Еще хуже было с послеполуденным пивом: оно, вкупе с магическим действием музыкального автомата, вызывало в Мартине другое, еще более мучительное воспоминание. Он видел себя в Стамбуле, где реальность так призрачна, что ее можно окончательно затуманить дымком кальяна или растворить в поцелуях Хельги. Где, интересно, она сейчас? Наверное, где-нибудь в Баварии, с их общим ребенком, которого Мартин никогда не увидит, — она поклялась ему в этом, когда малыш был еще не больше крошки гашиша. Воспоминания сменяли друг друга, ни на мгновение не прекращая своего шествия, вино за обедом и послеобеденный кофе вызывали все новые и новые картины прошлого, а капуччино в половине шестого напоминал богемную жизнь в Париже, где Мартин изображал из себя гитариста и встречался с пятидесятилетними дамочками, чтобы оплачивать свое проживание в мансарде. Вслед за этим являлись еще менее приятные воспоминания — например, о периоде жизни в Лондоне, когда Мартин стал надеяться, что наконец-то станет актером, получив крошечную роль в фильме Монти Пайтон, где он играл голого сумасшедшего в палестинской пустыне. В следующий раз, вопреки чаяниям Мартина ему удалось сыграть лишь самца в «Двух горячих шведках». Так он прожил несколько лет, думая, что удача вот-вот улыбнется ему. Теперь же, потягивая в половине восьмого виски, Мартин вспоминал свою неудавшуюся артистическую карьеру и приходившие некогда спасительные извещения о денежных переводах из Уругвая (мать его баловала, да и отец тоже — исключительно из любви к ней). И в конце концов уже не звяканье монет в музыкальном автомате, а похожий звон льда в бокале вызывал в его памяти голос Флоренсии: «Мама умерла, возвращайся».

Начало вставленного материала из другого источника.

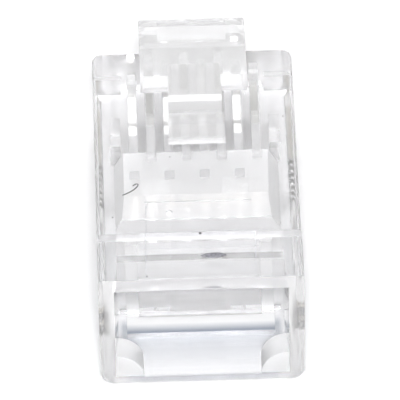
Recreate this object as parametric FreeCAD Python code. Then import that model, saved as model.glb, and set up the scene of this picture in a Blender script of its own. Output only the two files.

Однако это было еще не самое ужасное: по-настоящему мучительно было думать о том, что он не только не вернулся домой, но и почти забыл о собственном отце. Том после всех финансовых катастроф жил в съемной квартирке в компании с портретом покойной жены. Однако это последнее было уже не воспоминание, а реальность, и такая горькая, что Мартин не осмеливался глядеть ей в лицо. Ему легче было выносить воспоминания, сидящие на барной стойке, — ведь они были совсем крошечные и вели себя вызывающе лишь тогда, когда кто-нибудь из посетителей бара бросал монеты в музыкальный автомат. Плачевное же положение отца было действительностью, и очень жестокой.